Surface cover can reduce surface runoff by up to 96% via protecting soil aggregates against raindrop impact and by decreasing overland flow velocity due to increased surface roughness (Prosdocimi et al., 2016). Reduction of soil loss and/or erosion rate by SCV or surface mulching has been extensively studied and the PRErunoff varies with the mulching materials and application rate (Prosdocimi et al., 2016). For example, it has been reported that wood mulching is more effective than straw mulching (Robichaud et al., 2013) and maize residue is better than soybean and sorghum residues (Gilley et al., 1986a, 1986b).

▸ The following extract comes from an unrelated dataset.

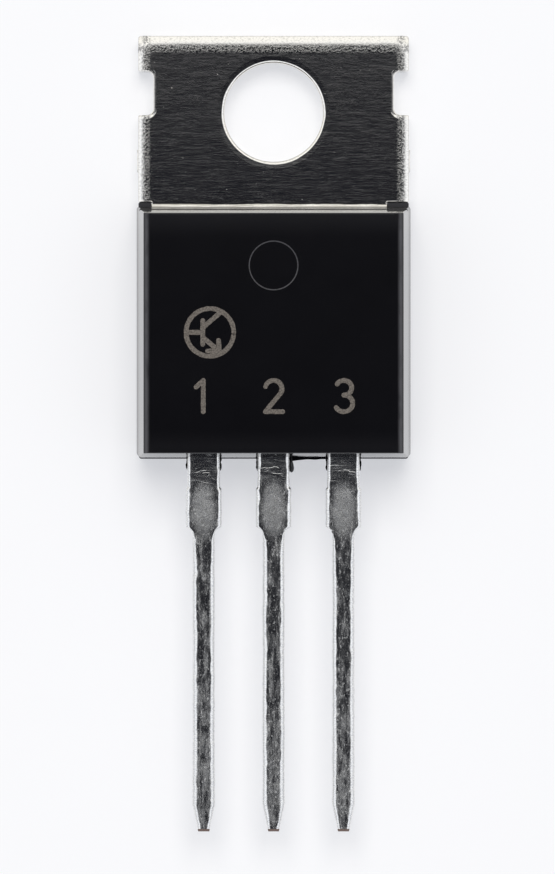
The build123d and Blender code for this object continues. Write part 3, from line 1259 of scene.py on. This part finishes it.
@dataclass
class MouldedBody:
    """The epoxy shell: drafted walls, softened edges, ejector mark, ears and flash."""

    half_width: float = 5.00
    top: float = -3.45
    end: float = -12.65
    height: float = 4.50
    side_parting: float = 1.30
    end_parting: float = 2.40
    draft: float = 5.5
    corner: float = 0.13
    ejector_radius: float = 0.88
    ejector_y: float = -5.66
    ejector_depth: float = 0.024
    side_edge: float = 0.24
    end_edge: float = 0.03
    edge_drop: float = 0.05
    parting_step: float = 0.022
    clearance: float = 0.012
    flash_inner: float = 0.555
    flash_outer: float = 0.585
    flash_thickness: float = 0.055
    flash_reach: float = 0.45
    flash_height: float = 0.34
    web: tuple[float, float] = (0.5, 2.05)
    web_peak: float = 0.62
    web_reach: tuple[float, float] = (0.025, 0.060)
    web_spread: float = 0.30
    drop_x: float = 0.655
    drop_reach: float = 0.50
    drop_half: tuple[float, float] = (0.035, 0.055)
    drop_level: float = 0.22
    drop_height: float = 0.14
    ear_gap: float = 0.015
    ear_edge: float = 0.014
    ear_sunk: float = 0.03
    front_sunk: float = 0.0075

    def section(self, z: float, insets: tuple[float, float], corner: float) -> Points:
        """One level loop of the shell: a rounded rectangle drawn in by the draft and by insets.

        Args:
            z: its height.
            insets: how far its left and right sides, and its top and lead end, lie further in.
            corner: radius of its corners.
        Returns:
            Its points.
        """
        slope = math.tan(math.radians(self.draft))
        side = self.half_width - abs(z - self.side_parting) * slope - insets[0]
        top = self.top - abs(z - self.side_parting) * slope - insets[1]
        end = self.end + abs(z - self.end_parting) * slope + insets[1]
        corners = np.array([(side, end), (side, top), (-side, top), (-side, end)])
        return lifted(rounded_polygon(corners, corner, 8, np.array([90, 96, 90, 96])), z)

    def shell(self) -> Piece:
        """The shell as one grid that closes at the centre of the ejector mark.

        Its rows climb the walls, round the front edge, cross the front face towards the mark and
        step down into it. The front edge is a quarter of an ellipse, wider along the sides than
        along the ends, and the front swells a little with smooth noise.

        Returns:
            The shell, still solid where the stamping goes.
        """
        rows = [self.section(0.0, (0.05, 0.05), 0.10), self.section(0.04, (0.0, 0.0), self.corner)]
        lower = (0.5, 1.0, 1.285, 1.3, 1.315, 1.6, 2.0, 2.36, 2.385, 2.4)
        step_top = 2.404
        for z in (*lower, step_top, 2.415, 2.44, 2.8, 3.4, 4.0, 4.3):
            step = self.parting_step * max(0.0, 1 - (z - step_top)) if z > self.end_parting else 0.0
            rows.append(self.section(z, (0.0, step), self.corner * (1 - 0.7 * z / self.height)))
        for turn in np.linspace(0, 1, 12) * math.pi / 2:
            share = 1 - math.cos(turn)
            z = self.height - self.edge_drop * (1 - math.sin(turn))
            rows.append(self.section(z, (self.side_edge * share, self.end_edge * share), 0.035))
        rim = rows[-1]
        angle = np.arctan2(rim[:, 1] - self.ejector_y, rim[:, 0])
        circle = np.column_stack([np.cos(angle), np.sin(angle)])
        mark = np.array([0.0, self.ejector_y])
        near = mark + circle * (self.ejector_radius + 0.05)
        for share in np.linspace(0, 1, 34)[1:]:
            rows.append(lifted(rim[:, :2] * (1 - share) + near * share, self.height))
        foot = self.height - self.ejector_depth
        levels = ((0.02, self.height), (0.012, self.height), (-0.018, foot), (-0.03, foot))
        for offset, z in (*levels, (-0.05, foot), (-0.4, foot), (-0.86, foot)):
            rows.append(lifted(mark + circle * (self.ejector_radius + offset), z))
        rows = np.array(rows)
        x, y = rows[..., 0], rows[..., 1]
        swell = 0.0025 * lattice_noise(x, y, 1.7, 41) + 0.0007 * lattice_noise(x, y, 0.6, 42)
        rows[..., 2] += np.where(rows[..., 2] > self.height - 0.2, swell - self.front_sunk, 0)
        return new_piece("moulded_body_epoxy", *closed_tube(rows), 30.0)

    def pad_cutter(self, tab: Tab) -> Piece:
        """What the stamping takes out of the shell's back: the pad with its coined lock step.

        Args:
            tab: the stamping.
        Returns:
            The cutter.
        """
        loops = []
        for inner in (tab.step_width, 0.0):
            half, end = tab.pad_half - inner, tab.pad_end + inner
            right = [(half, end), (half, tab.waist_end), (tab.waist_right, tab.waist_end)]
            left = [(tab.waist_left, tab.waist_end), (-half, tab.waist_end), (-half, end)]
            reach = [(tab.waist_right, -3.0), (tab.waist_left, -3.0)]
            loops.append(np.array(right + reach + left))
        narrow, wide = loops
        rows = [
            lifted(narrow, -0.5),
            lifted(narrow, tab.step_height),
            lifted(wide, tab.step_height + 0.001),
            lifted(wide, tab.thickness - 0.02),
        ]
        return new_piece("pad_cutter", *closed_tube(np.array(rows)))

    def ears(self, tab: Tab) -> list[Piece]:
        """Small blocks with softened edges for the tab's shoulders.

        Args:
            tab: the stamping.
        Returns:
            The two ears.
        """
        half, foot, top = tab.width / 2 - self.ear_gap, self.top - 0.6, tab.shoulder - self.clearance
        edge, level = self.ear_edge, tab.thickness - self.ear_sunk
        sides = ((-half, tab.waist_left - self.clearance), (tab.waist_right + self.clearance, half))
        found = []
        for left, right in sides:
            corners = np.array([(right, foot), (right, top), (left, top), (left, foot)])
            rows = [
                lifted(rounded_polygon(inset_corners(corners, inset), 0.04, 5, 4), z)
                for inset, z in ((0.0, 0.01), (0.0, level), (edge, level + edge))
            ]
            found.append(new_piece("ear", *closed_tube(np.array(rows))))
        return found

    def slivers(self, lead: Lead) -> list[Piece]:
        """Thin bars of flash on both sides of each lead, fading towards its tip and ragged.

        Args:
            lead: any lead, for the sizes that all three share.
        Returns:
            The six slivers.
        """
        found = []
        y = np.linspace(self.end + 0.1, self.end - self.flash_reach, 26)
        fade = np.clip((y - y[-1]) / 0.12, 0, 1) ** 0.5
        top = lead.back + self.flash_height + 0.02 * lattice_noise(y, 0.0, 0.15, 66)
        for which in LeadPart:
            for side in (-1, 1):
                ragged = 1 + 0.35 * lattice_noise(y, float(side), 0.09, 60 + which.value)
                thick = self.flash_thickness * fade * ragged
                inner = which.value * lead.pitch + side * self.flash_inner
                outer = which.value * lead.pitch + side * (self.flash_outer + thick)
                rows = bar(y, 1, (inner, outer), (lead.back + 0.02, top))
                found.append(new_piece("flash", *closed_tube(rows[:, ::side])))
        return found

    def flash(self, lead: Lead) -> list[Piece]:
        """The slivers beside the leads, and a web and a drop to the right of the middle one.

        The web reaches out furthest near its peak, in a bell curve. The drop is a tube that swells
        by a quarter of a sine wave and ends in a quarter of an ellipse.

        Args:
            lead: any lead, for the sizes that all three share.
        Returns:
            All pieces of flash.
        """
        x = np.linspace(*self.web, 60)
        least, more = self.web_reach
        reach = least + more * np.exp(-(((x - self.web_peak) / self.web_spread) ** 2))
        reach += 0.012 * lattice_noise(x, 0.0, 0.25, 70)
        web = bar(x, 0, (self.end + 0.1, self.end - reach), (lead.back + 0.01, lead.back + 0.18))
        y = np.linspace(self.end + 0.05, self.end - self.drop_reach, 32)
        t = np.clip((self.end - y) / self.drop_reach, 0, 1)
        least, more = self.drop_half
        half = least + more * np.sin(math.pi / 2 * np.clip((t - 0.15) / 0.55, 0, 1))
        half = half * np.sqrt(np.clip(1 - (np.clip(t - 0.7, 0, 1) / 0.3) ** 2, 0.0009, 1))
        around = np.linspace(0, 2 * math.pi, 16, endpoint=False)
        sides = self.drop_x + half[:, None] * np.cos(around)
        levels = lead.back + self.drop_level + self.drop_height * np.sin(around)
        drop = np.stack(np.broadcast_arrays(sides, y[:, None], levels), -1)
        rest = [new_piece("flash", *closed_tube(rows)) for rows in (web[:, ::-1], drop)]
        return self.slivers(lead) + rest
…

Regarding mulching application rate, it has been suggested that a surface mulching cover of 60% area is the minimum threshold for a significant reduction of soil loss (Pannkuk and Robichaud, 2003; Cerdà and Doerr, 2008). However, in this review, it was not straightforward to discuss the potential effects of SCV materials and application rate on the PRErunoff for Korean uplands due to the lack of relevant data.

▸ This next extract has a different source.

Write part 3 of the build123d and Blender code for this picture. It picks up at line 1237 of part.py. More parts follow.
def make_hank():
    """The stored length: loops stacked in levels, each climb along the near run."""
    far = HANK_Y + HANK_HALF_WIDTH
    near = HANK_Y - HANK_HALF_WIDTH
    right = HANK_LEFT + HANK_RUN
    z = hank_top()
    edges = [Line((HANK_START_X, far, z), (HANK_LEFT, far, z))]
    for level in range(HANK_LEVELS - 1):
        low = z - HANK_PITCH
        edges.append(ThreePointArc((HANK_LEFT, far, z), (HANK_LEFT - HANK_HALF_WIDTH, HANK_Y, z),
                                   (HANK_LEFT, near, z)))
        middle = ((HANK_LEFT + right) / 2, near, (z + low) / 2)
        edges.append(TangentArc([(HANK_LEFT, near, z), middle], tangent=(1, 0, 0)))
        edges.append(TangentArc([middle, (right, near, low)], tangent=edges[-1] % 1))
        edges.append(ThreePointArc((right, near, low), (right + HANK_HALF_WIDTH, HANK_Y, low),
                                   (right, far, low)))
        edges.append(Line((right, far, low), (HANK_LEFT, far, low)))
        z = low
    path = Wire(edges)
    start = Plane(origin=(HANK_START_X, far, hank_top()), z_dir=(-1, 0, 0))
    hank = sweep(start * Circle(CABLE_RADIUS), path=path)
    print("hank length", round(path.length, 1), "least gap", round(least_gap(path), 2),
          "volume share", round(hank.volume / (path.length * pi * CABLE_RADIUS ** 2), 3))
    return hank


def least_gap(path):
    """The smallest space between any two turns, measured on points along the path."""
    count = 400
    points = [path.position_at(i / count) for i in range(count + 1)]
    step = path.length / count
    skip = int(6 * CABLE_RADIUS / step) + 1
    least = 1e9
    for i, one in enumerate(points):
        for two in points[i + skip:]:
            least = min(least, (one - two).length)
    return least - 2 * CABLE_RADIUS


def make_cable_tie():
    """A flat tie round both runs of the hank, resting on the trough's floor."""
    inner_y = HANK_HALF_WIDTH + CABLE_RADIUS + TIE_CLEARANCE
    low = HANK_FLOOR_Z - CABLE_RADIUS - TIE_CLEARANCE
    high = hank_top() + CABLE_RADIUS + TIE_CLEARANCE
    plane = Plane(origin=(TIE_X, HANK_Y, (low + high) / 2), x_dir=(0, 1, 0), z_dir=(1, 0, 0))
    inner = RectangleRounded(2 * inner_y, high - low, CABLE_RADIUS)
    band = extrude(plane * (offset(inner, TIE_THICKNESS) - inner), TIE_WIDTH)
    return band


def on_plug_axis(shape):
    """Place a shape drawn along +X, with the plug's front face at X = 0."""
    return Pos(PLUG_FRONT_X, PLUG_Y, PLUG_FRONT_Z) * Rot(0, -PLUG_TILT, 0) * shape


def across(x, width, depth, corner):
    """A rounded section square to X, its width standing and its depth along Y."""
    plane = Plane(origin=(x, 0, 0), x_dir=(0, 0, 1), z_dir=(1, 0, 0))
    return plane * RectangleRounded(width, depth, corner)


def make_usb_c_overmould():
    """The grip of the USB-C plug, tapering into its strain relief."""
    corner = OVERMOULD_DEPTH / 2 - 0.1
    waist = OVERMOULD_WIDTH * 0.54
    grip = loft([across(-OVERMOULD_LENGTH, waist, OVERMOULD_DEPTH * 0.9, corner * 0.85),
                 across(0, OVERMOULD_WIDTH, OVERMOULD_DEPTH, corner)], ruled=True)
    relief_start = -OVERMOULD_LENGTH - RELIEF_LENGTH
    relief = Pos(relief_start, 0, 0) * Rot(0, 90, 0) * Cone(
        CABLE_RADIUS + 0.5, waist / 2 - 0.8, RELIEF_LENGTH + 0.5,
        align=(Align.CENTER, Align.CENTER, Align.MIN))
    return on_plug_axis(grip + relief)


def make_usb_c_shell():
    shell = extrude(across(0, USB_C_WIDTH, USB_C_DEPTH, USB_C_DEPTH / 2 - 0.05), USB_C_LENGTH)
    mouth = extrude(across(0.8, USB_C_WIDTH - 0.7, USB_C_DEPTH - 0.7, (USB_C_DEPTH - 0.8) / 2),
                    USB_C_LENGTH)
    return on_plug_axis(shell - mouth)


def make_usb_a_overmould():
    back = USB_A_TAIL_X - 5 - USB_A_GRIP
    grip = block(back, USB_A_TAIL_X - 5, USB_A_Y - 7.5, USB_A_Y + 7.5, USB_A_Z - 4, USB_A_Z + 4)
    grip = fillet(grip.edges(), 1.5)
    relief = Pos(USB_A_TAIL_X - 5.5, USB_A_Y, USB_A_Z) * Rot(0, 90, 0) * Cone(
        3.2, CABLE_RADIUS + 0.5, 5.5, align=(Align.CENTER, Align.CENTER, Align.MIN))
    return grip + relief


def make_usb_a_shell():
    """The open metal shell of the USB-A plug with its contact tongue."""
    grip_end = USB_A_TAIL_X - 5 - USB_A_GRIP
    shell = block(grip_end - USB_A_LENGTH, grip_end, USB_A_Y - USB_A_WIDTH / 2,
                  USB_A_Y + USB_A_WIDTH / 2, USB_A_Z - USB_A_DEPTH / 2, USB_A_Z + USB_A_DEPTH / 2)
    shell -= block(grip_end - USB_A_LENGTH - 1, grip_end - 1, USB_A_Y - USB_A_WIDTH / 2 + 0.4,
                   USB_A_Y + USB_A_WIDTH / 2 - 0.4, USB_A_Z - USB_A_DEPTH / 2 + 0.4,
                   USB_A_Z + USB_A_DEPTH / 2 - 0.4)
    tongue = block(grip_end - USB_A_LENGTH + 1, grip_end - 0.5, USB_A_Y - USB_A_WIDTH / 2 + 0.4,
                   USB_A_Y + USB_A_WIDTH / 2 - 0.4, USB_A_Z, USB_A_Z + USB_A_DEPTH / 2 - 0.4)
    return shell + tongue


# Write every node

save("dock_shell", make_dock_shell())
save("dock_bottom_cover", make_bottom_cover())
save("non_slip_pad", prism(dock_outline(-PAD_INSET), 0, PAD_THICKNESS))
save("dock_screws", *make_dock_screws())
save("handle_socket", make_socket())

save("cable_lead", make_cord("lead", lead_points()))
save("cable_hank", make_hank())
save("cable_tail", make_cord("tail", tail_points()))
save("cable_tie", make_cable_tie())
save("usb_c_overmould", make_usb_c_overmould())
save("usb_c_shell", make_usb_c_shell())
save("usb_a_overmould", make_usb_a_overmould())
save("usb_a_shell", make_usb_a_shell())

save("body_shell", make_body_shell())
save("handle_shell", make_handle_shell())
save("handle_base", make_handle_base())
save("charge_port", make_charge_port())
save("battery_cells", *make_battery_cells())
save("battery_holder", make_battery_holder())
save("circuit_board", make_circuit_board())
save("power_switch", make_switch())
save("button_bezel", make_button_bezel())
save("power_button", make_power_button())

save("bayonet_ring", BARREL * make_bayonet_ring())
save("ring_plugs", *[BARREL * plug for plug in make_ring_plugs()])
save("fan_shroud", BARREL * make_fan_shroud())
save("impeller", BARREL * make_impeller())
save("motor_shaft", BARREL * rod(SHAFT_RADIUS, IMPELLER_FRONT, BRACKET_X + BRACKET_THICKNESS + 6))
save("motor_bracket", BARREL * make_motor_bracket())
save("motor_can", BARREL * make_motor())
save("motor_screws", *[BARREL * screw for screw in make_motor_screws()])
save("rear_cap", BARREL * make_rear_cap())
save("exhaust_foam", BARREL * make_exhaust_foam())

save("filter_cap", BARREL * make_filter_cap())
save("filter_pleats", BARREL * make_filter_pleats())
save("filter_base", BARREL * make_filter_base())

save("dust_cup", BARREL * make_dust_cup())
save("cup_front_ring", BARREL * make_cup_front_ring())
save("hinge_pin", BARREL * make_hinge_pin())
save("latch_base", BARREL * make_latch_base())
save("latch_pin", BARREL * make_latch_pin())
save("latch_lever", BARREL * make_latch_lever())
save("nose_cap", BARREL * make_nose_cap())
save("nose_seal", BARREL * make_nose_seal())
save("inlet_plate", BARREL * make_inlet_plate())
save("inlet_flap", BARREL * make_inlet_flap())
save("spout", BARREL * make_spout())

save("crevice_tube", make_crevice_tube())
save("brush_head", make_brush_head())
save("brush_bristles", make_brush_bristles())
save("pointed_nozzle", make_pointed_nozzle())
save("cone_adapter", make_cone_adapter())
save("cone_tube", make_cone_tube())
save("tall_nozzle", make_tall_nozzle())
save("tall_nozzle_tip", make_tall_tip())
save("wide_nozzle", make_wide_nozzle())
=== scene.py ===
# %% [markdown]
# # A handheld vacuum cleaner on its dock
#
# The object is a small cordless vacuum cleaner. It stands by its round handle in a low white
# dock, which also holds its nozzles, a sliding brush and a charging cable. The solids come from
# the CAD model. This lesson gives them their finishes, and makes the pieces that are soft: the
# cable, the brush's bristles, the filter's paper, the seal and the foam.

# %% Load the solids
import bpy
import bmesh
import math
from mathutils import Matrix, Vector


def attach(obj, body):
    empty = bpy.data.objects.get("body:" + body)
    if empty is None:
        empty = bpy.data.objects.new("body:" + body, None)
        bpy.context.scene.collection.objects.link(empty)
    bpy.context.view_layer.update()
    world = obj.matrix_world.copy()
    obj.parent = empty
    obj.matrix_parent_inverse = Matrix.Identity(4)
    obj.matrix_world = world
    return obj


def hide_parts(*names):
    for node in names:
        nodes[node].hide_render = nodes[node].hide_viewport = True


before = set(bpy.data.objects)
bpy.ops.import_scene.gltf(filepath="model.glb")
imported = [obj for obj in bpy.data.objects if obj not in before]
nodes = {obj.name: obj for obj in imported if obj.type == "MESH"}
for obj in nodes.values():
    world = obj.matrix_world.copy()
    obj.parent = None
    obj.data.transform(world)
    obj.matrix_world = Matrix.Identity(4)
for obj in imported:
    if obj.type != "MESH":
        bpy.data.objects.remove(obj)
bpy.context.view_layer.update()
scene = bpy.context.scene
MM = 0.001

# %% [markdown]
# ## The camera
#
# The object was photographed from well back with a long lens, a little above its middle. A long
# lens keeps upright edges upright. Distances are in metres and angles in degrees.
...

Vegetative filter strip is often established in the downside area of upland fields to remove sediment and pollutants from surface runoff through filtration, sedimentation, and infiltration (Lobo and Bonilla, 2017). It has been shown that VFS could remove up to 99% of SS (Osborne and Kovacic, 1993), 90% of TP and 80% of TN from runoff (Chaubey et al., 1994). Considering the physical mechanisms of pollutant removal by VFS, however, dissolved pollutants may not be removed as efficiently as particulate pollutants by VFS (Lobo and Bonilla, 2017). Therefore, in this review, a lower PRErunoff for BOD and DOC than other pollutants (Fig. 1) should be ascribed to the physical removal mechanisms of VFS that has limitation in removing dissolved pollutants. In addition, supply of organic C from root exudates might further contribute to the lower PRErunoff for BOD of VFS than that of VRD (Zhai et al., 2013).

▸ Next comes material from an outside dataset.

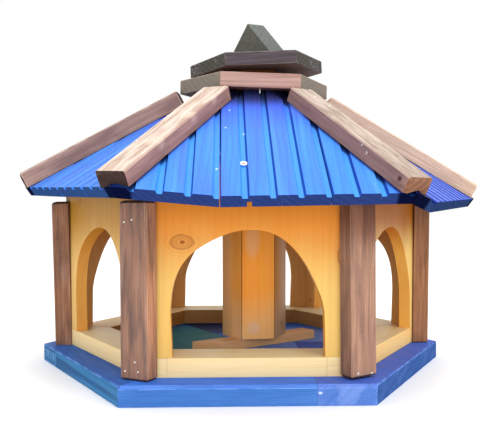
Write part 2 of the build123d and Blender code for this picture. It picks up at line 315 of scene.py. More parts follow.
        # beyond a plane the colour changes; on the roof this is painted shade under the cap plate: (direction, distance
        # where it starts, where it is full, factor)
        z = t.vmath("DOT_PRODUCT", t.attr("pc"), tuple(d))
        zn = t.noise(t.mapping(bc, scale=(9.0, 60.0, 60.0), loc=(2.0, 6.0, 0.0)), detail=2.0)
        z = t.math("ADD", z, t.math("MULTIPLY", t.math("SUBTRACT", zn, 0.5), 0.5 * abs(z1 - z0)))
        k = t.ramp(z, z0, z1)
        col = t.mix(1.0, col, t.mix(k, (1.0, 1.0, 1.0, 1.0), tuple(f) + (1.0,)), "MULTIPLY")
    if painted_hip_shadow is not None:
        # painted shadow along the foot of the hip battens: (half width of the batten, reach, factor)
        hx = t.xyz(lc)
        run = t.math("MULTIPLY", hx[0], -0.4853)
        side = t.math("ABSOLUTE", hx[1])
        dist = t.math("MULTIPLY", t.math("SUBTRACT", run, side), 0.9)
        k = t.ramp(dist, painted_hip_shadow[0], painted_hip_shadow[0] + painted_hip_shadow[1], 1.0, 0.0)
        col = t.mix(1.0, col, t.mix(k, (1.0, 1.0, 1.0, 1.0), tuple(painted_hip_shadow[2]) + (1.0,)), "MULTIPLY")
    for at, size, tint, amount in spots:
        # a mark of a given size around a point of the piece: a stain, bare patch or bruise, and in places painted
        # light, shade or highlight
        d = t.mapping(t.attr("pc"), scale=tuple(1.0 / v for v in size), loc=tuple(-a / v for a, v in zip(at, size)))
        wob = t.noise(t.mapping(t.attr("pc"), scale=(420, 420, 420)), detail=2.0)
        dist = t.math("ADD", t.vmath("LENGTH", d), t.math("MULTIPLY", t.math("SUBTRACT", wob, 0.5), 0.5))
        k = t.math("MULTIPLY", t.ramp(dist, 0.45, 1.05, 1.0, 0.0), amount)
        col = t.mix(k, col, tint)
    t.link(col, t.bsdf.inputs["Base Color"])
    rn = t.ramp(t.math("ADD", t.math("MULTIPLY", fib, 0.6), t.math("MULTIPLY", big, 0.4)), 0.3, 0.7, rough - 0.08, rough + 0.1)
    t.link(rn, t.bsdf.inputs["Roughness"])
    # sawn ends are dull
    t.link(t.ramp(t.attr("eg", "Fac"), 0.0, 1.0, spec, 0.0, smooth=False), t.bsdf.inputs["Specular IOR Level"])
    h = t.math("ADD", t.math("MULTIPLY", fib, 0.55), t.math("MULTIPLY", latewood, 0.5))
    b = t.n("ShaderNodeBump")
    b.inputs["Strength"].default_value = bump
    b.inputs["Distance"].default_value = 0.0006
    t.link(h, b.inputs["Height"])
    t.link(b.outputs[0], t.bsdf.inputs["Normal"])
    return t.mat


def grey(t, v):
    c = t.n("ShaderNodeCombineColor")
    for i in range(3):
        t.link(v, c.inputs[i])
    return c.outputs[0]


# ------------------------------------------------------------------------ meshes
def tidy(mesh, bevel, segments=2, angle=20.0):
    """A node's mesh as clean flat faces with its edges rounded over."""
    bm = bmesh.new()
    bm.from_mesh(mesh)
    bmesh.ops.remove_doubles(bm, verts=bm.verts, dist=2e-6)
    bmesh.ops.dissolve_limit(bm, angle_limit=math.radians(0.6), verts=bm.verts, edges=bm.edges)
    bmesh.ops.recalc_face_normals(bm, faces=bm.faces)
    return round_over(bm, bevel, segments, angle)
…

Vegetated ridge is constructed across the slope similar to contour ridge systems, which results in rainwater ponding in the furrow area that reduces runoff velocity while increasing infiltration and reducing soil erosion (Liu et al., 2014). Due to the confined capacity of the ridge, however, when the ponded rainwater exceeds the storage capacity, it overflows the ridge and the concentrated rainwater might lead to soil erosion (Flanagan and Livingston, 1995; Hatfield et al., 1998), resulting in a relatively low PRErunoff as observed in this review (Fig. 1).
Effects of Slope and Rainfall Parameters on Pollutants Reduction Efficiency in Runoff
Soil loss and pollutant runoff are highly dependent on slope and rainfall parameter such as rainfall amount and intensity, and soil loss usually increases with increasing slope gradient and rainfall amount and intensity (Römkens et al., 2001; Shen et al., 2016). In this review, the effect of slope on PRErunoff for SS was found to differ among SCV, VFS, and VRD (Fig. 2). For SCV, the PRErunoff was 50% at slope of 2%, and it increased to >80% at slope of 3% and there was no difference in the PRErunoff at slope between 3 and 28%, suggesting that the PRErunoff for SS by SCV is not affected by slope greater than 3%. For VFS, the PRErunoff for SS was >90% at slope of 5%, but it was close to 0% at slope of 8%, and for VRD, the PRErunoff for SS did not differ with slope. Slope gradient has direct impact on soil erodibility and percolation (Li et al., 2010) and is also indirectly related to several factors affecting infiltration rate that include surface soil sealing, soil water storage, and effective rainfall (Fox et al., 1997). Therefore, slope gradient should collaborate with the BMPs on the PRErunoff. However, as seen in Tables 2 and 3, only a few studies are available for VFS and VRD, and thus more experimental studies at different slope are required to evaluate the effects of slopes on the PRErunoff of VFS and VRD.
The relationship between either rainfall amount or rainfall intensity and the PRErunoff for SS by SCV was not significant when all the data were included (Fig. 3). However, for events with rainfall amount below <100 mm, the PRErunoff for SS tended to decrease with rainfall amount (Fig. 3a). For rainfall intensity, similar pattern was found for events with rainfall intensity >30 mm/hr (Fig. 3b). These results suggest that at a given site conditions, the PRErunoff for SS of SCV is likely to vary with rainfall parameters. Raindrops impact the physical properties of soil surface by creation of surface seal that further impacts infiltration rate, soil water storage, water suction, and surface roughness (Bradford et al., 1987; Mualem et al., 1993; Fohrer et al., 1999; Assouline, 2004). However, again, due to the limited number of experimental data, it is not straightforward to interpret such relationship between rainfall parameters and the PRErunoff for SS of SCV, strongly highlighting the necessity of accumulation of experimental data that might allow comprehensive understanding of the interactive effects of SCV and rainfall parameters on SS runoff reduction.